### Directive
Report every line below that holds the word "joints".

☆ ☆ ☆ ☆

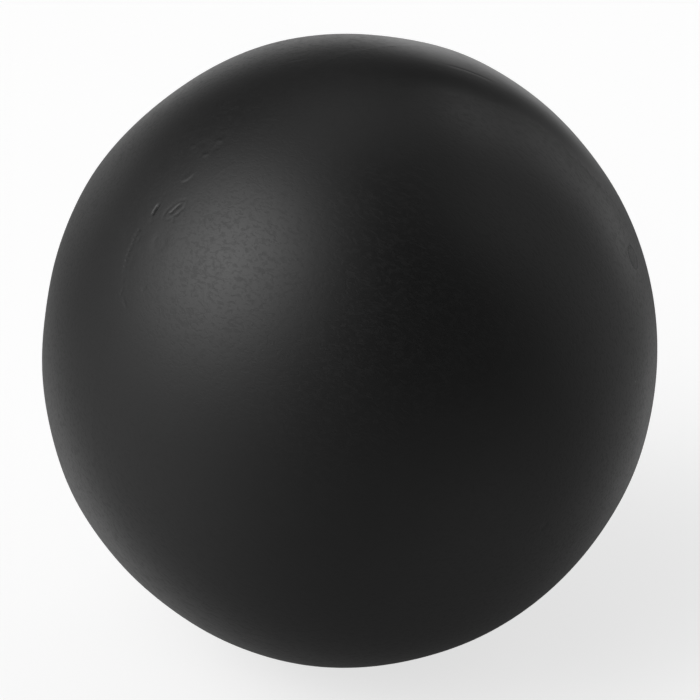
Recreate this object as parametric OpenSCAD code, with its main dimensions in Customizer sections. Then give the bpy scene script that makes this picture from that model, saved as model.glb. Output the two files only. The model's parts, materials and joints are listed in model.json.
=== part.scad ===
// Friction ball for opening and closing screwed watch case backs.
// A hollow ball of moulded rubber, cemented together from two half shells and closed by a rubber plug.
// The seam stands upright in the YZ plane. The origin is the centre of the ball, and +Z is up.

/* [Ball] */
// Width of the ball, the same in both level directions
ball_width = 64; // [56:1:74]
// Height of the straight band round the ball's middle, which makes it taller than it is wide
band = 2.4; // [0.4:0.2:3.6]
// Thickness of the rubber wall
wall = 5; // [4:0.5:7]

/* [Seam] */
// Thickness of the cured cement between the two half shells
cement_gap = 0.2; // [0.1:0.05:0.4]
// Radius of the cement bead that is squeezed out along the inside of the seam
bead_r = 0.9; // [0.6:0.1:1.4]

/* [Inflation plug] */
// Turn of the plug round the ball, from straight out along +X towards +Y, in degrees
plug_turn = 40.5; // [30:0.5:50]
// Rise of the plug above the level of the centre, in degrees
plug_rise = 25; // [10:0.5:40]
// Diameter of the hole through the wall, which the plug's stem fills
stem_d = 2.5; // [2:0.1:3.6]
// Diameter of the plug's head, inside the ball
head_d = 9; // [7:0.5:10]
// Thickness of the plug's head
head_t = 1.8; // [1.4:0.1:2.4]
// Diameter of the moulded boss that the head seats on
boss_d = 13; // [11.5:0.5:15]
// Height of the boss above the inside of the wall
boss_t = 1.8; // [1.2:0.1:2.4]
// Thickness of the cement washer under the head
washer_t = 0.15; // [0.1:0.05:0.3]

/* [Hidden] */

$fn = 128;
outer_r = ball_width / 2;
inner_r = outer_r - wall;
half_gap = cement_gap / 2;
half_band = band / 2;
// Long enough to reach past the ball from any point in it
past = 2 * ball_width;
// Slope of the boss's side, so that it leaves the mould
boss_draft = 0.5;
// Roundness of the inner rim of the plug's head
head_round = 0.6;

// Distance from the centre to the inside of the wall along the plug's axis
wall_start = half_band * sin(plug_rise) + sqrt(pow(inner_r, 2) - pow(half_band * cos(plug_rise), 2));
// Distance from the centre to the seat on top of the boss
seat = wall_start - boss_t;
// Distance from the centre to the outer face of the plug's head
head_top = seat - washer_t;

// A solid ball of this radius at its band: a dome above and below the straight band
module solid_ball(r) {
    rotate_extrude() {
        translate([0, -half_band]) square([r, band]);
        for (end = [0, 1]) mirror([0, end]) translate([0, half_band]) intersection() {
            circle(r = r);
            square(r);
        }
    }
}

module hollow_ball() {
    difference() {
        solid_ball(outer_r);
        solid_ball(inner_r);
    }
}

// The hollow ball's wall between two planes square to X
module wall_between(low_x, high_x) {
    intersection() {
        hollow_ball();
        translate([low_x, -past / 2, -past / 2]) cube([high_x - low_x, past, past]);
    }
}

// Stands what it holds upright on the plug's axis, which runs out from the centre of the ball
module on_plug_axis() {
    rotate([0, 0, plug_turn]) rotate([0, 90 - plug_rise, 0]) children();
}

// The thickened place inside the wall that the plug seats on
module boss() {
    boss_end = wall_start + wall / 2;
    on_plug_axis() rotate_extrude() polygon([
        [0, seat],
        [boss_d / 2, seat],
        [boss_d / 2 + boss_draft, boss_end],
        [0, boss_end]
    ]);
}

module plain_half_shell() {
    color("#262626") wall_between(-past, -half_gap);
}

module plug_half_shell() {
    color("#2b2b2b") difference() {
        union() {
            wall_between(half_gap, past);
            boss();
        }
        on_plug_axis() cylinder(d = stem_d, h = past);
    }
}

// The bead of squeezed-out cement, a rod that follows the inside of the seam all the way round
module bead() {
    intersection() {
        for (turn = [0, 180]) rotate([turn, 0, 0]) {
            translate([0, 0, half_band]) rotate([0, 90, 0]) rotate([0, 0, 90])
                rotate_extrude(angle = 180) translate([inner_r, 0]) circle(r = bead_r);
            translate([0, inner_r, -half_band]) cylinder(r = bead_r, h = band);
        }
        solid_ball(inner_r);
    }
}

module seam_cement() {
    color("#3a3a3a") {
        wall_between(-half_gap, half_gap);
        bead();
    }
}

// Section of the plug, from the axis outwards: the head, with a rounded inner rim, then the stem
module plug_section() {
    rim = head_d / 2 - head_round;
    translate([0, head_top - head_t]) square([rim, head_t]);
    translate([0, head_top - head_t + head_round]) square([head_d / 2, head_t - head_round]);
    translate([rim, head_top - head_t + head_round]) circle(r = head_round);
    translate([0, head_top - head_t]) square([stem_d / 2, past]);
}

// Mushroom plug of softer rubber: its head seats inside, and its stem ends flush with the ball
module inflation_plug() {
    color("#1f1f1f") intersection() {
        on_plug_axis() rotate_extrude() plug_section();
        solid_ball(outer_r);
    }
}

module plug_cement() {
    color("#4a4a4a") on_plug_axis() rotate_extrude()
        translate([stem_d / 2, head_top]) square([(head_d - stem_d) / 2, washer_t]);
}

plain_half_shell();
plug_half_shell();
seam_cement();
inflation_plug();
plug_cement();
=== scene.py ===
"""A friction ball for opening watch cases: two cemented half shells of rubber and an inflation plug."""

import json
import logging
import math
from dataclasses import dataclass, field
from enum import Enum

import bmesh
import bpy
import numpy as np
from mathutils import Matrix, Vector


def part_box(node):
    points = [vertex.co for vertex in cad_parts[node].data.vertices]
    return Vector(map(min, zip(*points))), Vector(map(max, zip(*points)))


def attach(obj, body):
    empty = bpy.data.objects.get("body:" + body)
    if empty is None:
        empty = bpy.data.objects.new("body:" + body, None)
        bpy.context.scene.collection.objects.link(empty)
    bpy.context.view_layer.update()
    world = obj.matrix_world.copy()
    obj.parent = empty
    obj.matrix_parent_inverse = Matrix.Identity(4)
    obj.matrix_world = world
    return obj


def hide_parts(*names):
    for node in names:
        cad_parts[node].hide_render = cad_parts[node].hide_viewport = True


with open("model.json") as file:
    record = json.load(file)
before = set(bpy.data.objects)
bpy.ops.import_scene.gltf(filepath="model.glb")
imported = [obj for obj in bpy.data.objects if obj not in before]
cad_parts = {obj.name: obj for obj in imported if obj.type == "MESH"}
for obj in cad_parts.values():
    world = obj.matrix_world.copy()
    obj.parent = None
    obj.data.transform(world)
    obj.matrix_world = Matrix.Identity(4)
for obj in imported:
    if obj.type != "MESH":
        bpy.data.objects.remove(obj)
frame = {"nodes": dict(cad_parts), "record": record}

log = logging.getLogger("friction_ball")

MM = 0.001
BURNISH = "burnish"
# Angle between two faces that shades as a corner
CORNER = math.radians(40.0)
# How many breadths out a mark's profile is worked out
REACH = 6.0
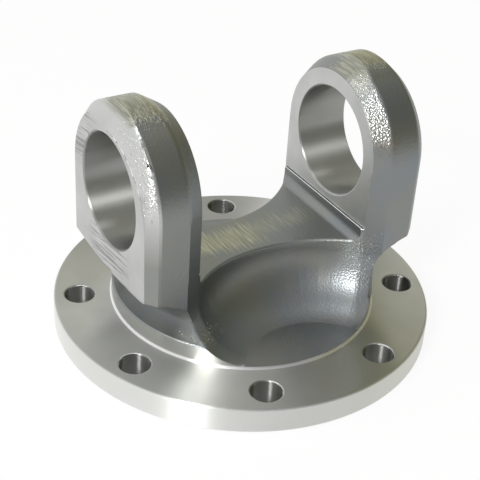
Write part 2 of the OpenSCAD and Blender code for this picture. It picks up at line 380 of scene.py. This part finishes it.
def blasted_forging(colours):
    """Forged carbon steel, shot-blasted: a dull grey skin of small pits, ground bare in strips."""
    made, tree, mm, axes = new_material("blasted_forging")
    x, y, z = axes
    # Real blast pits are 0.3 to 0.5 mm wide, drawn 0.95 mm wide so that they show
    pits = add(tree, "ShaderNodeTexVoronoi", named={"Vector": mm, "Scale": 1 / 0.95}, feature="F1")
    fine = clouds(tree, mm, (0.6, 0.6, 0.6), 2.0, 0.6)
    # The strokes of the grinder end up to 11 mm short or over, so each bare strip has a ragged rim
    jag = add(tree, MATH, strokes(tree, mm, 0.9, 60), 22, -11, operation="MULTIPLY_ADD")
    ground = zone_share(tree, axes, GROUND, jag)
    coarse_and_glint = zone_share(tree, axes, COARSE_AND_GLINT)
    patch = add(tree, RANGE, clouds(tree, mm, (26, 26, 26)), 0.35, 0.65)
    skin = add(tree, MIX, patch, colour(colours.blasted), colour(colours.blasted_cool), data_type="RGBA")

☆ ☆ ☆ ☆

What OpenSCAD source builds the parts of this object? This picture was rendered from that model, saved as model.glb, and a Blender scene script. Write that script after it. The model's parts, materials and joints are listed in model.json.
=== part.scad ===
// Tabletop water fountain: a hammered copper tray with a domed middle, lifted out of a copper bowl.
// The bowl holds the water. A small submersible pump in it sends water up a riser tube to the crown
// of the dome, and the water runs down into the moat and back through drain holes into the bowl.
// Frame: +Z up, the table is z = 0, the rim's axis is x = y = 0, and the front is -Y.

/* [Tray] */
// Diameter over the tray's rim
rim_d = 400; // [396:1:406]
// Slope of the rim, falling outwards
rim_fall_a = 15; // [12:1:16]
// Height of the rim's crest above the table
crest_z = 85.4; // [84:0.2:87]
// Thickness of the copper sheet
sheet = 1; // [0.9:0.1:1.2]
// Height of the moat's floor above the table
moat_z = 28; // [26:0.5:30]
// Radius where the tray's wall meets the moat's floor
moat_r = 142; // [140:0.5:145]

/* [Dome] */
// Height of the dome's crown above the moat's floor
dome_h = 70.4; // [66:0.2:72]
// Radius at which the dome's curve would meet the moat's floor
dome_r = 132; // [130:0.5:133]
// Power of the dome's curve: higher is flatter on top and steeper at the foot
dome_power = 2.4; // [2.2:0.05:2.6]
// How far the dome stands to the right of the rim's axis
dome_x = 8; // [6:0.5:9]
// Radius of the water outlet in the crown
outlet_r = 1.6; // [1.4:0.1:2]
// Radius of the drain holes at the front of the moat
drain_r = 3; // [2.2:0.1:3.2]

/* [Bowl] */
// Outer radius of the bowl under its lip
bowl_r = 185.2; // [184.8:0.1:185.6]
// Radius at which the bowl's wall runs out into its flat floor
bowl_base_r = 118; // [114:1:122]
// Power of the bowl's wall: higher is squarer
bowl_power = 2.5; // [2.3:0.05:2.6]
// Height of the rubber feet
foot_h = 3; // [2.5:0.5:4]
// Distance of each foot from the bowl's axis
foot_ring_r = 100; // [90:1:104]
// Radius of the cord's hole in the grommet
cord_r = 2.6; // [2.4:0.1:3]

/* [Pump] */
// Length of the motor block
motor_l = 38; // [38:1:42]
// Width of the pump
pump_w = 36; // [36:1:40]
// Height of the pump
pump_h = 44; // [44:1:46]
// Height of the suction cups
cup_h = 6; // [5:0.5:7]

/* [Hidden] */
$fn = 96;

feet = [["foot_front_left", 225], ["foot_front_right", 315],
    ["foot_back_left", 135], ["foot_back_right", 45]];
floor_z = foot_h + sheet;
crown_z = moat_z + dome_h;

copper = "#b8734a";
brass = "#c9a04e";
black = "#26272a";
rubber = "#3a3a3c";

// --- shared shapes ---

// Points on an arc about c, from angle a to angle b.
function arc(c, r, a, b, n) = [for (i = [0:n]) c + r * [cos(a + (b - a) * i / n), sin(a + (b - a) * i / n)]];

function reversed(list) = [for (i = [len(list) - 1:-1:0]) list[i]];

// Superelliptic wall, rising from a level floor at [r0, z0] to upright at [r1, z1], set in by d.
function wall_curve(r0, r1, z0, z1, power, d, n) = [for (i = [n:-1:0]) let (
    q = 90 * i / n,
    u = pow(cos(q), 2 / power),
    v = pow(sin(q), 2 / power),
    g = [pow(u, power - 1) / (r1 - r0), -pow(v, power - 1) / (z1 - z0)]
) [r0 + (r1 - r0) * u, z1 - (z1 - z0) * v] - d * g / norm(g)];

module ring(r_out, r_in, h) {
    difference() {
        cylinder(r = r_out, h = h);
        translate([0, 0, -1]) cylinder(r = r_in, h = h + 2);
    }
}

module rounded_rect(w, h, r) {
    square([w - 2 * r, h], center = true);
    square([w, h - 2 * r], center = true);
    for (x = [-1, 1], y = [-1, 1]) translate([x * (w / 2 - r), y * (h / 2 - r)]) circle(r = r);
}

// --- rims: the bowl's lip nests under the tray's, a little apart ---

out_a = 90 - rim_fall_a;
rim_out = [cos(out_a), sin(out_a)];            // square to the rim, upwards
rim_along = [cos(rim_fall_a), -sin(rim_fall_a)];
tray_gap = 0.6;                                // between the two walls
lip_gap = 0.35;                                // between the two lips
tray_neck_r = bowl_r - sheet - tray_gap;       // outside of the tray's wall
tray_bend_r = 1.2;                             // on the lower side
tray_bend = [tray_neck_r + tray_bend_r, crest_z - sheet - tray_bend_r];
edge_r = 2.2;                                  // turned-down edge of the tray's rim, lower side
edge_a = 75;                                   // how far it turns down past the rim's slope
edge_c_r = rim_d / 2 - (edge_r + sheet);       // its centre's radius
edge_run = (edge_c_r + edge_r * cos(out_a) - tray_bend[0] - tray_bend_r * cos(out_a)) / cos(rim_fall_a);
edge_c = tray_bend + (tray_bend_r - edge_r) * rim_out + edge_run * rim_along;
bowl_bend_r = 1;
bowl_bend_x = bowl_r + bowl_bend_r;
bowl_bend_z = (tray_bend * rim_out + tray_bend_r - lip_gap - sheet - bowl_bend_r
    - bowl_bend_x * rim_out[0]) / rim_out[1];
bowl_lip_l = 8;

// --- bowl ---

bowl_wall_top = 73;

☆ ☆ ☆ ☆

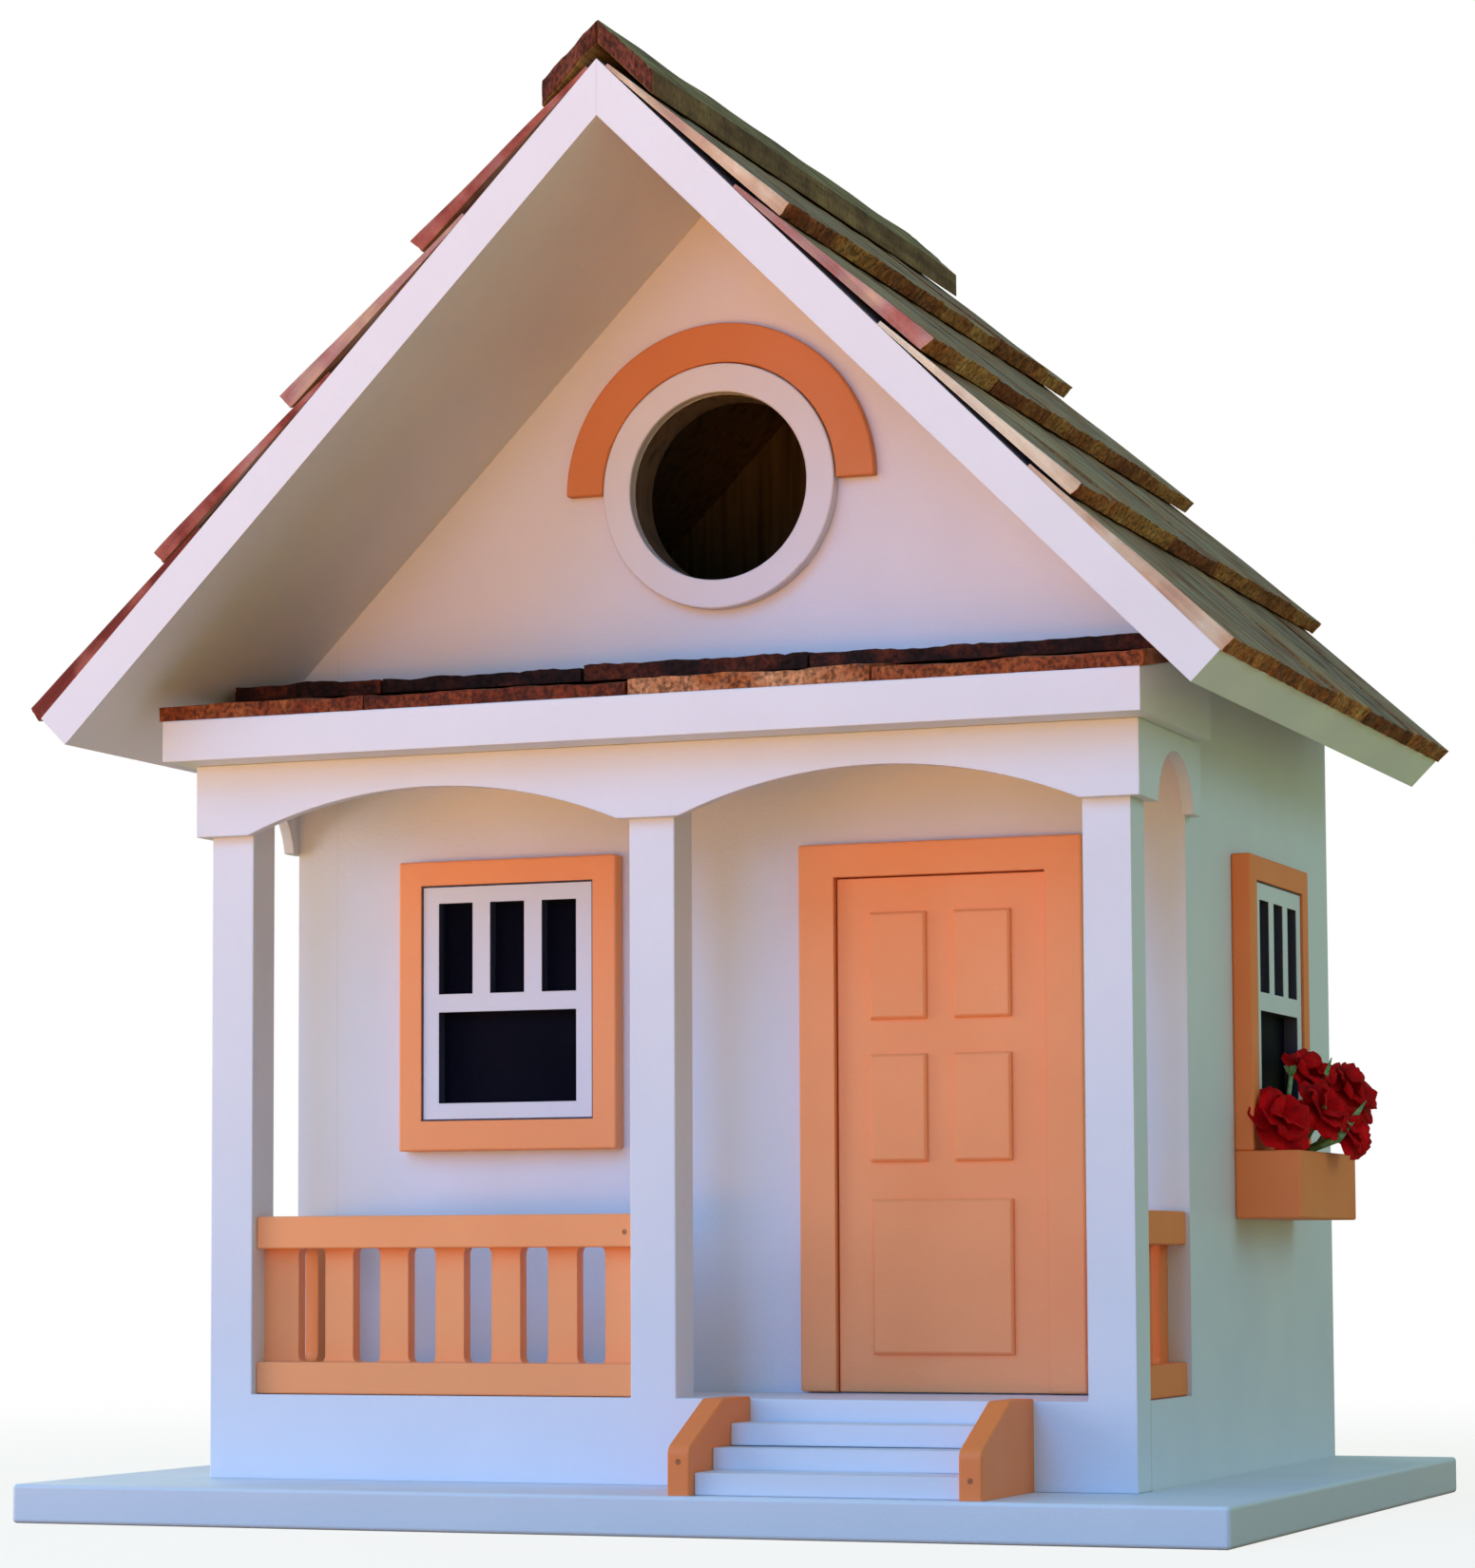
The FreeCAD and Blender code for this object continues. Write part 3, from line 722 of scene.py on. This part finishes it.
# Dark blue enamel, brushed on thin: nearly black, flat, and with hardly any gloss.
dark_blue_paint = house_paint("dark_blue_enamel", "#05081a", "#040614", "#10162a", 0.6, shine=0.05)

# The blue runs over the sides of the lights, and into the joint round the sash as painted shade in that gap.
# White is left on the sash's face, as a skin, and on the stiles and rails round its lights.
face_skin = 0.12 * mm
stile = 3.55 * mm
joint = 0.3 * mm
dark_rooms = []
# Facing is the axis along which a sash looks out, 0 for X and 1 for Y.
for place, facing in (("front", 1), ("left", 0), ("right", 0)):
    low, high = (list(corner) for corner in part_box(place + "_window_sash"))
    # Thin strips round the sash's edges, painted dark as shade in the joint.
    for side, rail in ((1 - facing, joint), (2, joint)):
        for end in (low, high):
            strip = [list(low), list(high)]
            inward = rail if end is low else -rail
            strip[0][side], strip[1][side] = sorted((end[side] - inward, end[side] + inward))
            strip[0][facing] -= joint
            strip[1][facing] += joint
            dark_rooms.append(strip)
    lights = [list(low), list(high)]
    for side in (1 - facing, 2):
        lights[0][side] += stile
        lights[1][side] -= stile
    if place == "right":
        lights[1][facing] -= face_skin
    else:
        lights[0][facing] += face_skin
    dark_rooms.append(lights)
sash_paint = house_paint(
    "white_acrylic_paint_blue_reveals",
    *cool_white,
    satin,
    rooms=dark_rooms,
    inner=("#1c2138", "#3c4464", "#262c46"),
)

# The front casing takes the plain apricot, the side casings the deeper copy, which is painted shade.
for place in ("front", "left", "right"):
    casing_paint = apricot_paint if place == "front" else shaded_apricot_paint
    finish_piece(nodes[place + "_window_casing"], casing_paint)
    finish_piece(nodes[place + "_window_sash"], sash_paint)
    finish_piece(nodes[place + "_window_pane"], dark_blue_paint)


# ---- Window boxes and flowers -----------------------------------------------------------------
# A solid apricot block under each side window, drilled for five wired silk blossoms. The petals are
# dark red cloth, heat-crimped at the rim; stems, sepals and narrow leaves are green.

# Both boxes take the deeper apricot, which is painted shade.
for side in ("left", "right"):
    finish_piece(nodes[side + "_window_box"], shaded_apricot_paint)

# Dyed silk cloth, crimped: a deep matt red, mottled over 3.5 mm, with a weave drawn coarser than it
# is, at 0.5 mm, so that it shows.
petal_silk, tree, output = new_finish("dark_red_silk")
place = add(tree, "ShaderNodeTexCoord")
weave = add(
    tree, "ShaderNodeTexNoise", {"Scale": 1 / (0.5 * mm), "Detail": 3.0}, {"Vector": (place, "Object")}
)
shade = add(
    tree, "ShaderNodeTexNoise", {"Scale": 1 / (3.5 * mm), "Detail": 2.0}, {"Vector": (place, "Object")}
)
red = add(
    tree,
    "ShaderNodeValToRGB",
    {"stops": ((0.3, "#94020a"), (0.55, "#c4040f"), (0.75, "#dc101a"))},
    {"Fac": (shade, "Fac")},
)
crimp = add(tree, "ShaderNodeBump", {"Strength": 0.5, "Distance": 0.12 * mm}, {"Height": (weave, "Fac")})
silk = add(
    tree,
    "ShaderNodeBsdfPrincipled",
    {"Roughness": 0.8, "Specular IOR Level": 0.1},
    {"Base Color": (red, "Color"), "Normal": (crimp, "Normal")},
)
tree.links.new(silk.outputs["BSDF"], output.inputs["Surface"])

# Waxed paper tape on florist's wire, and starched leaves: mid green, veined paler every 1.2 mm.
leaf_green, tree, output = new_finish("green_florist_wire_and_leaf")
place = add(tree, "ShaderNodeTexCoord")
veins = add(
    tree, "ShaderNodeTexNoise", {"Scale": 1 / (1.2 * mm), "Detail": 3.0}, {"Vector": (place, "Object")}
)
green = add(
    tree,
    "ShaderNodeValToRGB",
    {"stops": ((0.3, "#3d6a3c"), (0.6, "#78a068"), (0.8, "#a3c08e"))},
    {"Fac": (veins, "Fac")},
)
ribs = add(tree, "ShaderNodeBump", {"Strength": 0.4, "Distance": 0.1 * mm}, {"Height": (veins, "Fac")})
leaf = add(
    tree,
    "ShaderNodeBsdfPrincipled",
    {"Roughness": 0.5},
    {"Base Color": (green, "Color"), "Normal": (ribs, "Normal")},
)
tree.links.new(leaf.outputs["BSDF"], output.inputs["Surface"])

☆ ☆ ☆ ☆

### The result
Recreate this object as parametric OpenSCAD code, with its main dimensions in Customizer sections. Then give the bpy scene script that makes this picture from that model, saved as model.glb. Output the two files only. The model's parts, materials and joints are listed in model.json.
What OpenSCAD source builds the parts of this object? This picture was rendered from that model, saved as model.glb, and a Blender scene script. Write that script after it. The model's parts, materials and joints are listed in model.json.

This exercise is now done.